The second segment is a about a nameless young woman who wanders through life as a lost and confused child. Her memories of the many places she’s been have coalesced into one overlapping, flickering image. But has she really been to these places she remembers? Was that really her in her memories? It all seems so surreal… so uncertain.


The third and final chapter of the film features a man and a woman, presumably a couple, who are only heard in voice over. The man insists that everyone around them looks familiar. Very familiar. In fact, they are all the same, different, yet the same. The narrator considers the “facts” and then concludes: there is no “you”, no “I”, no “day”, no “night”, and hence the title of this little gem.
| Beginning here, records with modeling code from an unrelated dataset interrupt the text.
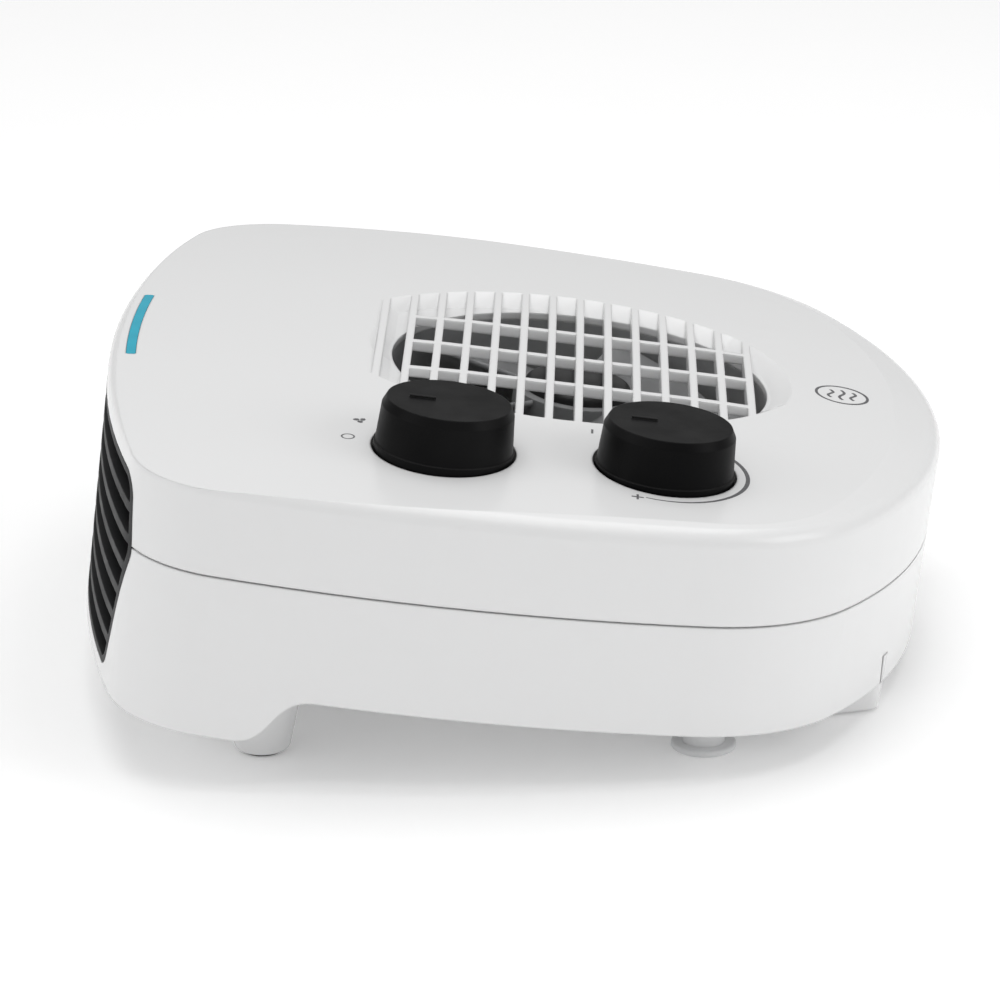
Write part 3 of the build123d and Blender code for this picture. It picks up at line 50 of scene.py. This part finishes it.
joints = {joint["name"]: joint for joint in frame["joints"]}
fan_top = Vector(joints["fan_spin"]["pos_m"])
up = Vector(joints["fan_spin"]["axis"]).normalized()
rear = up.cross(Vector((1, 0, 0))).normalized()
MODE_KNOB = Vector(joints["mode_knob_turn"]["pos_m"])
THERMOSTAT_KNOB = Vector(joints["thermostat_knob_turn"]["pos_m"])
DOME_RADIUS = 1.5           # the top is slightly domed about the fan axis
LEAN = radians(6.73)


def on_top(x, y, lift=0.0):
    """A point over the domed top: x across and y to the rear of the fan axis."""
    sag = sqrt(DOME_RADIUS ** 2 - x * x - y * y) - DOME_RADIUS
    return fan_top + Vector((x, 0, 0)) + rear * y + up * (sag + lift)


def place_on_top(point):
    """The two coordinates of a point from the fan axis."""
    offset = point - fan_top
    return offset.x, offset.dot(rear)


# ---- material tools ---------------------------------------------------------------------

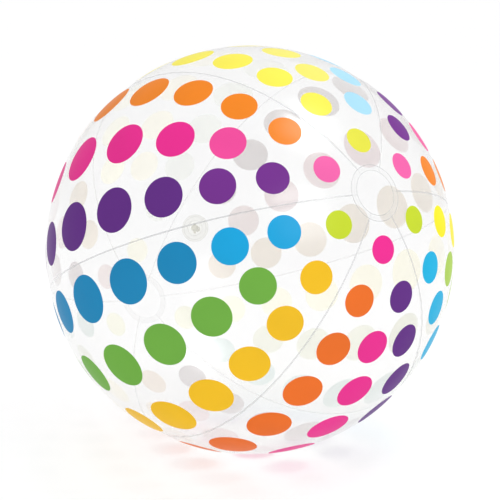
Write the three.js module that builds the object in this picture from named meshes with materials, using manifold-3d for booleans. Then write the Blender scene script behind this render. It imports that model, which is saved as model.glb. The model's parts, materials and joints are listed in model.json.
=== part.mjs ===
// Inflatable beach ball: six clear film gores lapped and welded edge to edge, a round patch over the
// gore tips at each end, and a push-in air valve with a tethered plug on one gore.
// Millimetres, +Z up. The ball stands on its own small contact patch, centred on the origin.
import * as THREE from 'three';
import Module from 'manifold-3d';

// ---- driving dimensions -------------------------------------------------------------------------
const R = 340;                // outside radius of the inflated ball
const FILM = 0.3;             // film gauge
const GAP = 0.3;              // clearance kept between pieces that touch
const GORES = 6;
const PITCH = 2 * Math.PI / GORES;
const PATCH_R = 44;           // radius of the flat the ball's weight presses into its underside
const CREASE = 2.8;           // how far a seam is drawn in below the round surface, at the equator
const CREASE_POWER = 8;       // the higher, the narrower the crease

// how the ball lies: direction of the plain end, and the turn of the gores about that axis
const END_AZIMUTH = -51.3;    // degrees about +Z from +X
const END_ELEVATION = 24.6;   // degrees above the floor
const SPIN = 55.8;            // degrees from "straight up the ball" to the middle of gore 1

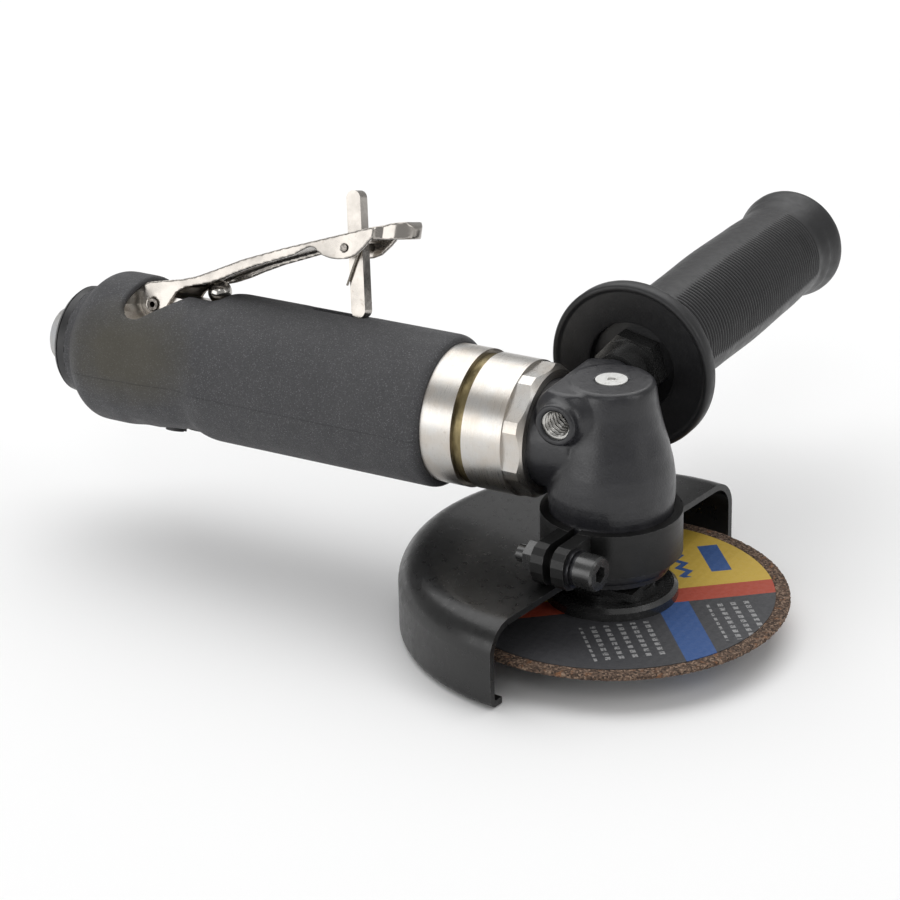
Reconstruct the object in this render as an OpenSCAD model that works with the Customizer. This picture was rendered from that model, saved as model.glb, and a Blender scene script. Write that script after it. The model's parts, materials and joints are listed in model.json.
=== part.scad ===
// Right-angle air cut-off grinder with a 4 inch wheel, an adjustable guard and a side handle.
// Origin: on the spindle axis, in the plane of the wheel's lower face. +Z runs up the spindle,
// the motor body lies along -X, and the side handle points along +Y.

/* [Wheel] */
// Outer diameter of the cutting wheel
wheel_d = 101.6; // [95:0.1:104]
// Thickness of the cutting wheel
wheel_t = 1.6; // [1.6:0.1:2.0]
// Diameter of the printed labels on both faces
label_d = 93; // [80:1:94]

/* [Body] */
// Height of the motor axis above the wheel's lower face
body_axis_z = 47.6; // [47.2:0.1:48]
// Largest radius of the rubbery grip sleeve's front part
grip_r = 22.3; // [22:0.1:23]
// Largest radius of the grip sleeve's rear bulge
bulge_r = 22.8; // [22.5:0.1:24]
// Angle that the throttle lever's plane is turned about the motor axis
lever_roll = 18; // [10:1:24]

/* [Guard] */
// Outer radius of the guard's skirt
guard_r = 60.6; // [58:0.1:64]
// Sheet thickness of the guard
guard_t = 1.9; // [1.5:0.1:2]
// Depth of the skirt's edge below the wheel's lower face
skirt_drop = 8.7; // [8.6:0.1:14]
// Turn of the guard's straight cut about the spindle
guard_turn = 8; // [0:0.5:12]
// Distance that the guard's straight cut stands in front of the spindle axis
guard_cut = 2; // [0:0.1:3]

/* [Side handle] */
// Radius of the hand grip
handle_r = 15.7; // [14:0.1:17]
// Radius of the hand stop next to the head
hand_stop_r = 25.1; // [22:0.1:26]
// Distance from the spindle plane to the free end of the handle
handle_end_y = 145; // [144:0.5:160]

/* [Hidden] */
$fn = 72;
eps = 0.01;

// Spindle and wheel stack
spindle_r = 4.75;
journal_r = 6;
bore_gap = 0.05;
label_t = 0.2;
inner_flange_r = 19;
inner_flange_t = 3.5;
outer_flange_r = 17.5;
outer_flange_t = 4;
wrench_square = 23.4;
wrench_square_t = 2.2;

// Head
nose_r = 17.6;
nose_z = [12, 28.2];
head_top_z = 67;
head_wide_r = 18.1;
neck_r = 15.4;
boss_x = -8;
boss_z = 58.7;
boss_y = 18.9;
boss_r = 6.1;
insert_r = [4.0, 4.7];
insert_depth = 12;
insert_sunk = 1;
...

Clearly, the hypnotic style exhibited here has become a cliché since the advent of music videos. Yet Baeumler injects new life to this “genre” with a mastery of found footage (I’m assuming) and vivid sound mixing. The questions posed here (regarding the uncertainty of memory, the mutability of identity, the end of love, the theory of synchronicity, etc.) are fascinating, though maybe not exactly revelatory. Indeed, Baeumler’s direction of the material is assured, but the real star of this show is the narrator, Kevin Silva. His diction, delivered like an existentialist public service announcer, is both captivating and at times chilling. It recalls the absurdist tone of Baz Luhrmann’s novelty hit, “Everybody’s Free (To Wear Sunscreen)”. In short, “NDNN” is a mind-blowing short from a promising new voice.